Exercise description:
Copy exactly the lines of the records below, and only those lines, beginning with the line that contains "obj.parent = empty" and ending with the line that contains "shader socket that".

# # # # # # #

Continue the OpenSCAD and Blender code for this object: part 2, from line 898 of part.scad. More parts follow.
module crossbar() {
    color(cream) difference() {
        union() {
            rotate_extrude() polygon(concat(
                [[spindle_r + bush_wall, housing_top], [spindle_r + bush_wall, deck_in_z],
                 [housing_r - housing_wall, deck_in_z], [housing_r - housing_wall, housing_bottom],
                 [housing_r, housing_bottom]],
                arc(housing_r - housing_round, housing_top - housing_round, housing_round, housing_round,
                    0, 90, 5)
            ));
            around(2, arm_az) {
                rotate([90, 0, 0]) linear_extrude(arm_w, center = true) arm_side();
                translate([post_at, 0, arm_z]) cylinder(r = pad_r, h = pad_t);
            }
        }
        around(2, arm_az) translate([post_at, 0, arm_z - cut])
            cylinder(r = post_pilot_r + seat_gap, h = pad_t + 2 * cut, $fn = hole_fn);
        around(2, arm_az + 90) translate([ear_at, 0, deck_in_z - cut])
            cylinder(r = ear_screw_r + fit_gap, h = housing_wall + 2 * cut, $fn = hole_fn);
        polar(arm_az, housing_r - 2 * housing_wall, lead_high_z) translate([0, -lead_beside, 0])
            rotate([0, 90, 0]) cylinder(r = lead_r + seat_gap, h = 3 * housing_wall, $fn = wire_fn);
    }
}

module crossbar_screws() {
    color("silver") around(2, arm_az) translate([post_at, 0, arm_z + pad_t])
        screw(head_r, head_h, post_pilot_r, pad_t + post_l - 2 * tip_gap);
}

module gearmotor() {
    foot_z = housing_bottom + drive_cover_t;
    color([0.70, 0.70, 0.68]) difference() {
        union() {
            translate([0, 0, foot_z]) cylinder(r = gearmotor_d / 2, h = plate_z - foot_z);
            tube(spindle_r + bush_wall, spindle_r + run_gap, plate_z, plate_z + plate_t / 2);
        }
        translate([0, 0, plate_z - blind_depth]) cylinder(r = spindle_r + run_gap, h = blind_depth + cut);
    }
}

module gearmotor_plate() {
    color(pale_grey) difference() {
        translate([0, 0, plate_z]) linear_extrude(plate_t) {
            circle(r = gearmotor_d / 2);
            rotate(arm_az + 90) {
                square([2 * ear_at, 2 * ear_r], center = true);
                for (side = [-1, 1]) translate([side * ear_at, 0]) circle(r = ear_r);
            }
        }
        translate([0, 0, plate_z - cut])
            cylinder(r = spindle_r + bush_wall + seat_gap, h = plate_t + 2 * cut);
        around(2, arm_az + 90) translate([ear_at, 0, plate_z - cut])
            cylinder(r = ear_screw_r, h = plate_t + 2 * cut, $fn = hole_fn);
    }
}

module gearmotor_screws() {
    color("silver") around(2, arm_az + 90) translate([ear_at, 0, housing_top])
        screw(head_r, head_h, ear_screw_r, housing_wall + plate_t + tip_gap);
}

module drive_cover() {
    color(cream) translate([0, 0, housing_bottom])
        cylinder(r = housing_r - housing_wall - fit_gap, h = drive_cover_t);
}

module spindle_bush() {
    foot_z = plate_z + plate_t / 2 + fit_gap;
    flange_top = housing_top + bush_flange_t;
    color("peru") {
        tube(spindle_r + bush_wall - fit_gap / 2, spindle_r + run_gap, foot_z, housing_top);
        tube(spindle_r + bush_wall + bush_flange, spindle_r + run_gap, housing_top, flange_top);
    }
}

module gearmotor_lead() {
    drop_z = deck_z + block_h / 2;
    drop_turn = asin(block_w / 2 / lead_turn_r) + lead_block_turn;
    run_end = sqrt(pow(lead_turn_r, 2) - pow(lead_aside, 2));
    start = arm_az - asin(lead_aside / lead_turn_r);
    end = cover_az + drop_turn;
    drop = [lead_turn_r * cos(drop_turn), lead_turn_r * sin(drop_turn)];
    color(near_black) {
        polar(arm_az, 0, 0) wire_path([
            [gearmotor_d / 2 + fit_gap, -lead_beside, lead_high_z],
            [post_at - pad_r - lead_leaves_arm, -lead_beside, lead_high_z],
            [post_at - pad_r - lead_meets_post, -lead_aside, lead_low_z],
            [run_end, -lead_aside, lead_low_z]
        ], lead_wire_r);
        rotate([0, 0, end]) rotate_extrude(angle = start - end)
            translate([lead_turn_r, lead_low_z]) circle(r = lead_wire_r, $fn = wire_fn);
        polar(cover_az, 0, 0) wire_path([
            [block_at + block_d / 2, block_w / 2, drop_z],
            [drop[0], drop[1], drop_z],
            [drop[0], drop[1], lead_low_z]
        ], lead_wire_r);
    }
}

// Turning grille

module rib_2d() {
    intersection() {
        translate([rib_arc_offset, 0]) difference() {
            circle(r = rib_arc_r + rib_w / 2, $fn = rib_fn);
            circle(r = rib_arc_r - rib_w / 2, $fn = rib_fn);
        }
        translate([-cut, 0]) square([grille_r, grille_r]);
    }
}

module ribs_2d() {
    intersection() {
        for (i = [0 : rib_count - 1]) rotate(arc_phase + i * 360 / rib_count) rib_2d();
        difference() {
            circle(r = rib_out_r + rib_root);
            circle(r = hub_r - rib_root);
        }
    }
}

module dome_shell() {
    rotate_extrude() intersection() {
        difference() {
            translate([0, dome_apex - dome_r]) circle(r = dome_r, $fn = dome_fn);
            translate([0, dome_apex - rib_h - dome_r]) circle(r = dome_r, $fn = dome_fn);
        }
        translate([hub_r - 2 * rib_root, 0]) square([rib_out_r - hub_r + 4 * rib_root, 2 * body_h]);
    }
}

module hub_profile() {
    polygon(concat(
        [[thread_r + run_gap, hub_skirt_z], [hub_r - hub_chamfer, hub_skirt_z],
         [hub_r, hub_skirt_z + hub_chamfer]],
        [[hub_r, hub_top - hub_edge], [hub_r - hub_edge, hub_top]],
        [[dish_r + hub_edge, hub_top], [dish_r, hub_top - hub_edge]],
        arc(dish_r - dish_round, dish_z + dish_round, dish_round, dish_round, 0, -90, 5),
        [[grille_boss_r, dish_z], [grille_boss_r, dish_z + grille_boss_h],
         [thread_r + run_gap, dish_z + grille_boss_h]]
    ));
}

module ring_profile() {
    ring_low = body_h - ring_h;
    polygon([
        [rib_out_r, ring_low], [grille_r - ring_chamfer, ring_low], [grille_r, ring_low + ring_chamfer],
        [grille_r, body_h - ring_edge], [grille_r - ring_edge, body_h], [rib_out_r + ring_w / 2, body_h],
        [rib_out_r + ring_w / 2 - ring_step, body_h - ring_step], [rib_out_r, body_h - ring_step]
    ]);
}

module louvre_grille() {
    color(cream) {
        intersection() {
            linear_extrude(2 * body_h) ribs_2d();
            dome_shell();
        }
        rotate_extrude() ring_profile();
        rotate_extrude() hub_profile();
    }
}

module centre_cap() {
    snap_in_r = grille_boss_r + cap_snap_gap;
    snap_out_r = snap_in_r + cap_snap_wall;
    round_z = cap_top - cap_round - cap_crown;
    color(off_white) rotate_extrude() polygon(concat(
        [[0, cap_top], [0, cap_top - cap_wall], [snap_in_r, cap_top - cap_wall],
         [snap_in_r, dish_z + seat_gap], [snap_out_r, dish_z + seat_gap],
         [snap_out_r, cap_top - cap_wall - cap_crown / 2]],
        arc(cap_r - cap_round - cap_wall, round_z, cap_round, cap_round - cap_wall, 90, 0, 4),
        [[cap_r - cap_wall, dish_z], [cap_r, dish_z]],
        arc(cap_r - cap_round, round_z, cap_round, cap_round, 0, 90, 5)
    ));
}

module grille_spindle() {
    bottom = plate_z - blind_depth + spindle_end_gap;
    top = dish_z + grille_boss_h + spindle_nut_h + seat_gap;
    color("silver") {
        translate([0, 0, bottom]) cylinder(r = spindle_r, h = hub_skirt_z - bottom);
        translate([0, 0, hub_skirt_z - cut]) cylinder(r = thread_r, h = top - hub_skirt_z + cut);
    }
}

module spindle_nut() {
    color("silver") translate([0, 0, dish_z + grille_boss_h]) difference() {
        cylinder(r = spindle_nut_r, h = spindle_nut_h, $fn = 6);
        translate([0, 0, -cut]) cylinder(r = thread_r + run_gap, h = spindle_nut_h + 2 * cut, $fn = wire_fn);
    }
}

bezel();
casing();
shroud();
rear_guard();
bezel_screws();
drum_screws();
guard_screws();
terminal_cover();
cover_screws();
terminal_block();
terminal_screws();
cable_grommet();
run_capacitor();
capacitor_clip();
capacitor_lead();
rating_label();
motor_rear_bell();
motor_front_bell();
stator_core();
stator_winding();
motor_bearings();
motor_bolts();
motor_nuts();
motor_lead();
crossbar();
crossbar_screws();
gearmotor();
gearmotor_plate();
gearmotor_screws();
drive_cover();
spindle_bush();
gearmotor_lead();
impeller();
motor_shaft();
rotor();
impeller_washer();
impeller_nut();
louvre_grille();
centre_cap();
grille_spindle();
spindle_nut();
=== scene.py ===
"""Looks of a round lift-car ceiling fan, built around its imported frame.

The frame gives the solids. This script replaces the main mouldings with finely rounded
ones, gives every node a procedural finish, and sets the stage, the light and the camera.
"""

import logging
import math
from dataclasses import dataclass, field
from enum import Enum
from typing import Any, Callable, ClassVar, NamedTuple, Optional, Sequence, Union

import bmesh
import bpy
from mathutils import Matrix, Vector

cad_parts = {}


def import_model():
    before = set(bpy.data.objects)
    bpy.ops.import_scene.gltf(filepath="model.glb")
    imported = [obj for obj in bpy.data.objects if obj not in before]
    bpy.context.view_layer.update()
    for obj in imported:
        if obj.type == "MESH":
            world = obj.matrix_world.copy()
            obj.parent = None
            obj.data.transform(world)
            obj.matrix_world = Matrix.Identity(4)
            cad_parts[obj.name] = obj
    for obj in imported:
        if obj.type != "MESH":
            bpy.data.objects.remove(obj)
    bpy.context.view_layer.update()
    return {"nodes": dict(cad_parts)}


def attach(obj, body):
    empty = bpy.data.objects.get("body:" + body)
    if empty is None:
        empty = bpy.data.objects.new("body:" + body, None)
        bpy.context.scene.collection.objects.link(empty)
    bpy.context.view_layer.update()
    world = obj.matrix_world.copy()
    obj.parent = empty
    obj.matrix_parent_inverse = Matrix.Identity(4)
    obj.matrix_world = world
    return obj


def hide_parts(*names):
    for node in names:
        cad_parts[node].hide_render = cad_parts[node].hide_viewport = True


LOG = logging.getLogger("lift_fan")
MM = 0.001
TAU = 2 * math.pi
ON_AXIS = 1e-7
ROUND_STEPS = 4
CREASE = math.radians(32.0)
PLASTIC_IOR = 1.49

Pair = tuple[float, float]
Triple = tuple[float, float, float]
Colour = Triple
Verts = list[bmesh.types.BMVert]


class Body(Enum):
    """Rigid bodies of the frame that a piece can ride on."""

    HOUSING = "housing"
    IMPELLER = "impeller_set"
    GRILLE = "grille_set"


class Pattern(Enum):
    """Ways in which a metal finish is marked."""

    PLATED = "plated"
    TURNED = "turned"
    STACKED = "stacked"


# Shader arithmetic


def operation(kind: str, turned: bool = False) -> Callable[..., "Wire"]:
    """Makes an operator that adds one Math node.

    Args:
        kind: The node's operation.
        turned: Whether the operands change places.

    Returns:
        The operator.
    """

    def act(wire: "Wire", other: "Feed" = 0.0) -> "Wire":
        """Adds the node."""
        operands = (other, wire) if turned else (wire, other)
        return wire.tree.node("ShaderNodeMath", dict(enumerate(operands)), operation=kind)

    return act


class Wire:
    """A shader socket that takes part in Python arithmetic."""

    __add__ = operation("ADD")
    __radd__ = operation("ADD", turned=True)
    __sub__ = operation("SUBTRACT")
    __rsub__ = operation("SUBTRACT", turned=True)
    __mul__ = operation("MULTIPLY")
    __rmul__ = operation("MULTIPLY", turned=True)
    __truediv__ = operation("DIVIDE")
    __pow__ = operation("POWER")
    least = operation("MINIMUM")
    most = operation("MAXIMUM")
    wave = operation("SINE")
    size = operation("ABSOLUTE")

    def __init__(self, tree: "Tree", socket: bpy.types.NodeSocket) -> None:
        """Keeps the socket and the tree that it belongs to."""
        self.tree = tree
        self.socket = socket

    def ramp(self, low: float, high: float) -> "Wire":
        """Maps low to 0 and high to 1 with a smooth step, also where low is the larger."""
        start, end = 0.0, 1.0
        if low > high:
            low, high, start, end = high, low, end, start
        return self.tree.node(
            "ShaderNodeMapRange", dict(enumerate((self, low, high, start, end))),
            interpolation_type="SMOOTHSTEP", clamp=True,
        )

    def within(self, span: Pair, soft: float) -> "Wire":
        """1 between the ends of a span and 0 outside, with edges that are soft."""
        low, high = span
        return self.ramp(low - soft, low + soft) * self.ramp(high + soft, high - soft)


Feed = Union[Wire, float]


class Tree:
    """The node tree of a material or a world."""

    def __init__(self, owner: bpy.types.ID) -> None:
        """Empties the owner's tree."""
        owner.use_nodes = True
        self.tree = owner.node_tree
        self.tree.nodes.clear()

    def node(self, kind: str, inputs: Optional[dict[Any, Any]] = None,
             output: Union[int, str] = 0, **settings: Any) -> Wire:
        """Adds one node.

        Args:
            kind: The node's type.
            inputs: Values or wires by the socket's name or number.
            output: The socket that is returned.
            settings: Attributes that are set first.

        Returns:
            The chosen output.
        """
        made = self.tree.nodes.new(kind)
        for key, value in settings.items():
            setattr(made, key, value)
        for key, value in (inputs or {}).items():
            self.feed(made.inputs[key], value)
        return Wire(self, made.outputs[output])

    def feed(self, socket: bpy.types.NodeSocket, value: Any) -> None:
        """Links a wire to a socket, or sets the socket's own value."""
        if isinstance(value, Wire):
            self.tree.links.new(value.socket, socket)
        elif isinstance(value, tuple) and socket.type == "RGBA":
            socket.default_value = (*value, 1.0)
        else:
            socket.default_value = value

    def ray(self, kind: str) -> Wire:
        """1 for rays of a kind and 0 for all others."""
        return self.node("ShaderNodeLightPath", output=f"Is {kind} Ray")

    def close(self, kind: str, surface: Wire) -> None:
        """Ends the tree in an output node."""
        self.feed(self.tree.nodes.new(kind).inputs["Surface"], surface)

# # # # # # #

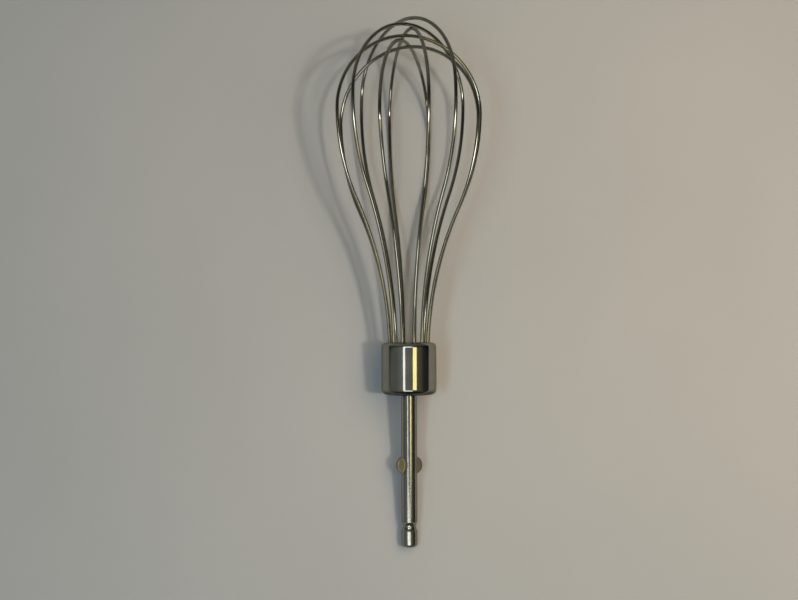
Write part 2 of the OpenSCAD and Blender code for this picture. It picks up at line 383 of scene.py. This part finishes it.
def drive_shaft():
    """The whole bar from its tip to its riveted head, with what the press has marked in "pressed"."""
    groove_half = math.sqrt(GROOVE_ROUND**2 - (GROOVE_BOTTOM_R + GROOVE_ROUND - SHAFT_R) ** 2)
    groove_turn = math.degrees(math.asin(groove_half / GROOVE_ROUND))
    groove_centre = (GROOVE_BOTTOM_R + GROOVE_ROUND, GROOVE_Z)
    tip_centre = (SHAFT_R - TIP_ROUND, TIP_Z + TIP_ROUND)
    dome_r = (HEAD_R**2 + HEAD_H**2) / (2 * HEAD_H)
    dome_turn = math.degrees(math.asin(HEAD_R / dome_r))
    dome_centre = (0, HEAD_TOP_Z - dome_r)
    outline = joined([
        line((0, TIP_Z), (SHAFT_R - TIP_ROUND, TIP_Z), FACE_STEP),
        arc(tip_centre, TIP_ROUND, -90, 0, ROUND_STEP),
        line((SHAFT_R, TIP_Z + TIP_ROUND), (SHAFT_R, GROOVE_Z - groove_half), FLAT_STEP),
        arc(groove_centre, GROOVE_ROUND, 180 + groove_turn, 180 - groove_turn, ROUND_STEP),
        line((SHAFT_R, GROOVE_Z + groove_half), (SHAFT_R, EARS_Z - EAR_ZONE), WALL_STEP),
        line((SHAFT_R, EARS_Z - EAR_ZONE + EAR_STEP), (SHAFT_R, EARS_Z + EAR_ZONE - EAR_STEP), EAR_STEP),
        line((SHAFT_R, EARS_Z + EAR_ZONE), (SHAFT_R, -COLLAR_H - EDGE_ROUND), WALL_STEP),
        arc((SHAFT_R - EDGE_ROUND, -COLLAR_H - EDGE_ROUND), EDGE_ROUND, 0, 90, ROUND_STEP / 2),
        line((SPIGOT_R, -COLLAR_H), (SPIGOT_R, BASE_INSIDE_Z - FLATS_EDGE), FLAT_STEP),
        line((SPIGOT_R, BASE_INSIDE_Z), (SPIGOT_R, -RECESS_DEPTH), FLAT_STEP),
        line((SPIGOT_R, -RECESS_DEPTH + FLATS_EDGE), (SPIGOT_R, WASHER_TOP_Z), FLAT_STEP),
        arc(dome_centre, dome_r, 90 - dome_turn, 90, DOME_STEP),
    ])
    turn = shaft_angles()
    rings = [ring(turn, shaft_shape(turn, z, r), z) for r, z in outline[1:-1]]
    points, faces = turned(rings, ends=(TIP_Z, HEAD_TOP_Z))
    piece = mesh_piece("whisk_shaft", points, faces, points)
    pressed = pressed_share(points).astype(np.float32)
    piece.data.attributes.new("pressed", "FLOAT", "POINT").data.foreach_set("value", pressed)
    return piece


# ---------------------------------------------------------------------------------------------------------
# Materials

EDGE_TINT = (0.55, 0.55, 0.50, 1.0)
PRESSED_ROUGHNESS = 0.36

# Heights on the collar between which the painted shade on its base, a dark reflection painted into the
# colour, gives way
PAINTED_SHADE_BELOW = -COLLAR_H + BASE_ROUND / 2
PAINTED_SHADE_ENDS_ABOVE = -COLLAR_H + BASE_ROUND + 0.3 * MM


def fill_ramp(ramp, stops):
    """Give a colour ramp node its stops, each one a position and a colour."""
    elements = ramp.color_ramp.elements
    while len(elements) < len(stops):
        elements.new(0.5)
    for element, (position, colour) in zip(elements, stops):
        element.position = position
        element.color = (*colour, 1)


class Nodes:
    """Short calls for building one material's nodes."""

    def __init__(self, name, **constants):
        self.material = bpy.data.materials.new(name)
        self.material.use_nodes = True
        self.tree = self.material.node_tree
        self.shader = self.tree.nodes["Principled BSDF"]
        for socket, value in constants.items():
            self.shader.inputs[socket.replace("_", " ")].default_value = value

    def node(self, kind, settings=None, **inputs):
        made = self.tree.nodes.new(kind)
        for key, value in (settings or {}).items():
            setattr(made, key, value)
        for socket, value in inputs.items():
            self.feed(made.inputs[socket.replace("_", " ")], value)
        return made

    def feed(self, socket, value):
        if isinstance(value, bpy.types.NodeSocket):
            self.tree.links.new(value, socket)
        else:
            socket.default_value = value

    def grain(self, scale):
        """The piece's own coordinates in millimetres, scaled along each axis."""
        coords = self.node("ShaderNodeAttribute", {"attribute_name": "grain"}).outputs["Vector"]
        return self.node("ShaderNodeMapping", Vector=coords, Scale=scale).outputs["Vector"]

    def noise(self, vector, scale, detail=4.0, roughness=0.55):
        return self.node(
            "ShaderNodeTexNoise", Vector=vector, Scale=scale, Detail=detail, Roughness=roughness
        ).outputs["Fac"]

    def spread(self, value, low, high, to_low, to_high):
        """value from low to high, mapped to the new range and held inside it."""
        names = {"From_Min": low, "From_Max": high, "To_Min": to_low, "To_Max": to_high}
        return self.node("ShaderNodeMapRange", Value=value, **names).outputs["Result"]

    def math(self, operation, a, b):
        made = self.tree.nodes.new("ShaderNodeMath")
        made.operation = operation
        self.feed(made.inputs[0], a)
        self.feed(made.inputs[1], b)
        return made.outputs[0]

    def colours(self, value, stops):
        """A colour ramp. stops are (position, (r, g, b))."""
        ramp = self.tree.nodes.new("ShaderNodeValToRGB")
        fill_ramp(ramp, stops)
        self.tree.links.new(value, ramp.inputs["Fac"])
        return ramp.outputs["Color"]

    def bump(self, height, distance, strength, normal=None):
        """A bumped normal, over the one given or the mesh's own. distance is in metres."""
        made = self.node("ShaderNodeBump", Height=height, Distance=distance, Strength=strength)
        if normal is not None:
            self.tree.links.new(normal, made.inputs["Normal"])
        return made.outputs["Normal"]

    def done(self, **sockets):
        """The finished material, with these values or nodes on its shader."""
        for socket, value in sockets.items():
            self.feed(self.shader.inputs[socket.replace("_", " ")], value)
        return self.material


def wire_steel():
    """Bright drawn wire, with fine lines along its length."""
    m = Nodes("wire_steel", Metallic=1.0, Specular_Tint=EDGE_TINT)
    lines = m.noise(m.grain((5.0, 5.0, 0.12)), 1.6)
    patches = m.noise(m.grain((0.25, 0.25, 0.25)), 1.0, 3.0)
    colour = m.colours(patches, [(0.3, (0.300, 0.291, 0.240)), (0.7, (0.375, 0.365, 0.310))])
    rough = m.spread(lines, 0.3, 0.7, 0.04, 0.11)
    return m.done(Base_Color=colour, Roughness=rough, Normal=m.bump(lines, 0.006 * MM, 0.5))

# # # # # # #

Written response:
    obj.parent = empty
    obj.matrix_parent_inverse = Matrix.Identity(4)
    obj.matrix_world = world
    return obj


def hide_parts(*names):
    for node in names:
        cad_parts[node].hide_render = cad_parts[node].hide_viewport = True


LOG = logging.getLogger("lift_fan")
MM = 0.001
TAU = 2 * math.pi
ON_AXIS = 1e-7
ROUND_STEPS = 4
CREASE = math.radians(32.0)
PLASTIC_IOR = 1.49

Pair = tuple[float, float]
Triple = tuple[float, float, float]
Colour = Triple
Verts = list[bmesh.types.BMVert]


class Body(Enum):
    """Rigid bodies of the frame that a piece can ride on."""

    HOUSING = "housing"
    IMPELLER = "impeller_set"
    GRILLE = "grille_set"


class Pattern(Enum):
    """Ways in which a metal finish is marked."""

    PLATED = "plated"
    TURNED = "turned"
    STACKED = "stacked"


# Shader arithmetic


def operation(kind: str, turned: bool = False) -> Callable[..., "Wire"]:
    """Makes an operator that adds one Math node.

    Args:
        kind: The node's operation.
        turned: Whether the operands change places.

    Returns:
        The operator.
    """

    def act(wire: "Wire", other: "Feed" = 0.0) -> "Wire":
        """Adds the node."""
        operands = (other, wire) if turned else (wire, other)
        return wire.tree.node("ShaderNodeMath", dict(enumerate(operands)), operation=kind)

    return act


class Wire:
    """A shader socket that takes part in Python arithmetic."""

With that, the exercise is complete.